By Glenn Stehle, an engineer who began working in the oil industry in 1974. After a two-year stint with Cities Service Oil Company, he worked for two years for Henry Engineering, a petroleum engineering consulting firm. Upon leaving Henry Engineering he worked as an independent engineering consultant in all facets of the oil and gas business. He has extensive experience in drilling operations. He retired in 2000 and now lives in Mexico.
Yesterday and today the Senate and House of Representatives conducted hearings on the Gulf oil well blowout.
The video of the Senate hearing can be found here.
I couldn’t find a video of the congressional hearing, but if someone knows where it can be viewed I’d appreciate it. For persons like myself who are interested in the nuts and bolts of the downhole problems, Waxman, DeGette, Scalise and Braley gave impressive performances, which I’d like to see again.

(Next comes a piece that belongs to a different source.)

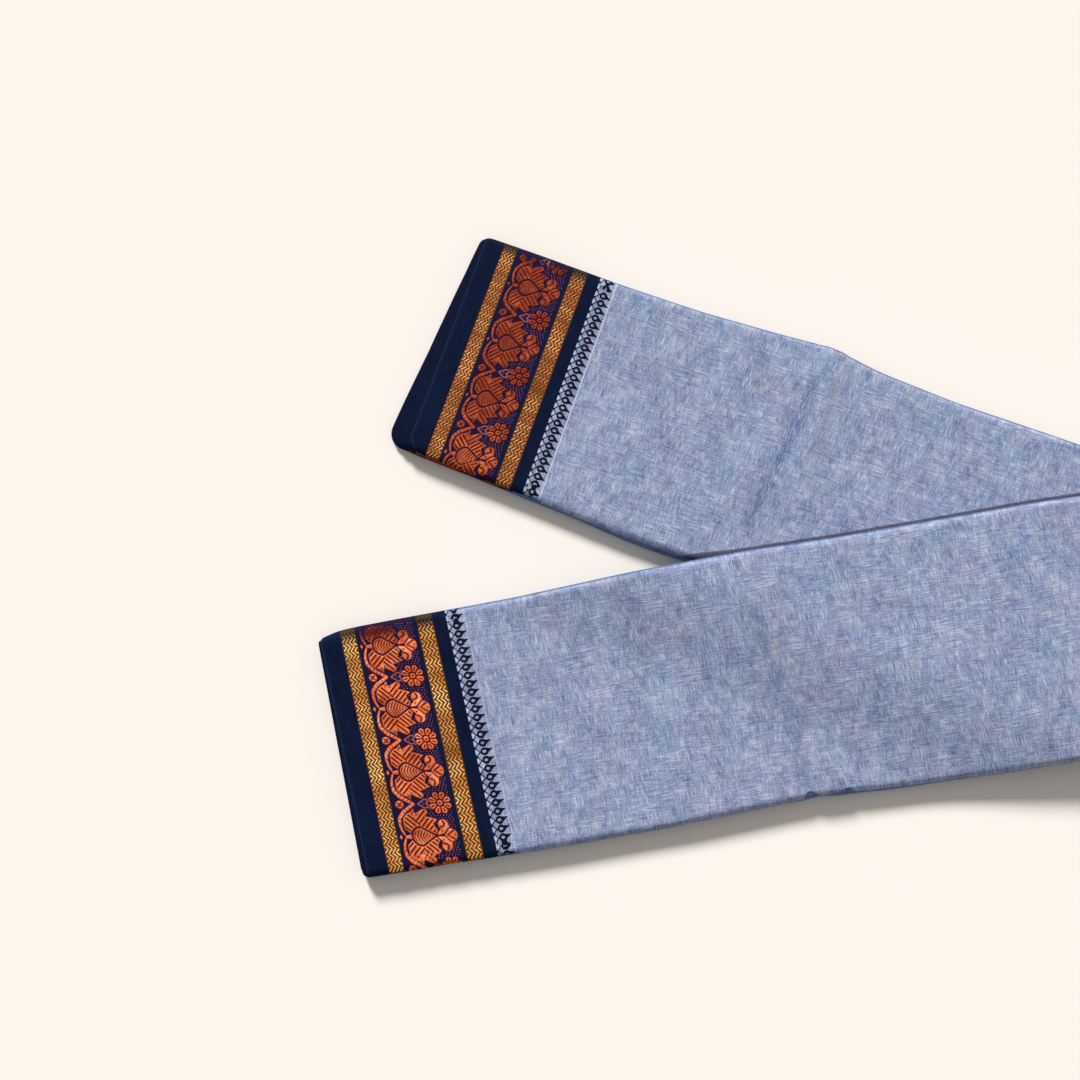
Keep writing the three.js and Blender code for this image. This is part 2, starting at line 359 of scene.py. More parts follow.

The congresspersons did a far, far superior job than the senators. Their witnesses are highly uncooperative, so it is clear that informants are feeding the congresspersons insider information. Here’s a Wall Street Journal report that sums up my sentiments perfectly, so I’ll let that suffice for editorial comment and move directly to some observations and explanations:
Here’s what came out in the congressional hearing:
1) This was a problematic well that had experienced chronic pressure control problems (Scalise questioning)
2) Following cementing of the production liner (in oilfield jargon, a liner = casing that doesn’t extend to the surface), no log was ran to confirm the integrity of the cement job (DeGette questioning)
3) Before displacing the drilling mud from the riser, there were two tests that were performed. One is a positive test that tests the integrity of the liner (casing). The other is a negative test that tests the integrity of the casing hanger-seal assembly. The second test failed. (Waxman questioning)
4) When the negative test failed, the written well prognosis required that rig personnel not proceed until contacting BP’s office in Houston (Waxman questioning)
5) The decision was made to proceed with well abandonment despite the failed negative test, and the crew proceeded to displace the mud in the riser with seawater.
6) There was a radio transmitter on the rig that sent various real-time parameters back to Houston which were recorded on a chart. Two minutes before the transmitter went dead, the standpipe pressure increased suddenly from 500 psi to 3500 psi. (Braley questioning)
I spoke of the significance of 1) and 2) in my former post, so won’t discuss them further here.
As to 3), here’s what a wellhead looks like:
This wellhead is designed for three casing strings, with the smallest diameter pipe shown running through the wellhead being the drillpipe. The largest diameter casing is called “surface” casing, which is either welded to or screwed onto the bottom of the wellhead. The middle sized casing is called “intermediate” casing and is hung off in the wellhead using a hanger-seal assembly (illustrated in pink). The “production” casing is also hung off in the wellhead using a hanger-seal assembly (also illustrated in pink). The hanger-seal assembly supports some of the weight of the casing and also seals off the casing-wellbore annulus. In the case of the BP well, the hanger-seal assembly should have had a minimum working pressure of 15,000 psi, that is it should be able to hold back 15,000 psi.
The blowout preventer stack is bolted on top of the wellhead, and if you scroll down to the bottom of this pdf you can see what one of those looks like.
As the illustration shows, on top of the blowout preventer is attached the riser, which runs up to the drill ship. On top of the riser is another annular pressure control device (16). Above this are a number of connectors that telescope and pivot to compensate for the movement of the ship and topping all this off is a diverter. The diverter is a low-pressure device. The one illustrated (10) has a working pressure of 500 psi.
In the BP well, 20 hours before the blowout they had run casing to a total depth of 18,360 feet below sea level and cemented with 51 barrels of cement slurry. In the case of the BP well this was the ninth casing string or liner, and a well schematic can be found here.
After waiting a short time for the cement to set up, they hung the casing off in the wellhead with a hanger-seal assembly. I say a short time because it was always my policy to wait at least 24 hours after cementing to give the cement time to cure. Green cement is not that strong.
Then they performed the positive pressure test to test the casing and the negative test to test that the hanger-seal assembly had sealed properly. The negative test failed.
Then they began displacing the drilling mud out of the riser. They would have done this by pumping seawater down the drill pipe and out the drillpipe-riser annulus. As they were pumping, the standpipe (drillpipe) pressure suddenly increased from 500 psi to 3500 psi, and then transmission from the rig went dead. We know how that movie ended.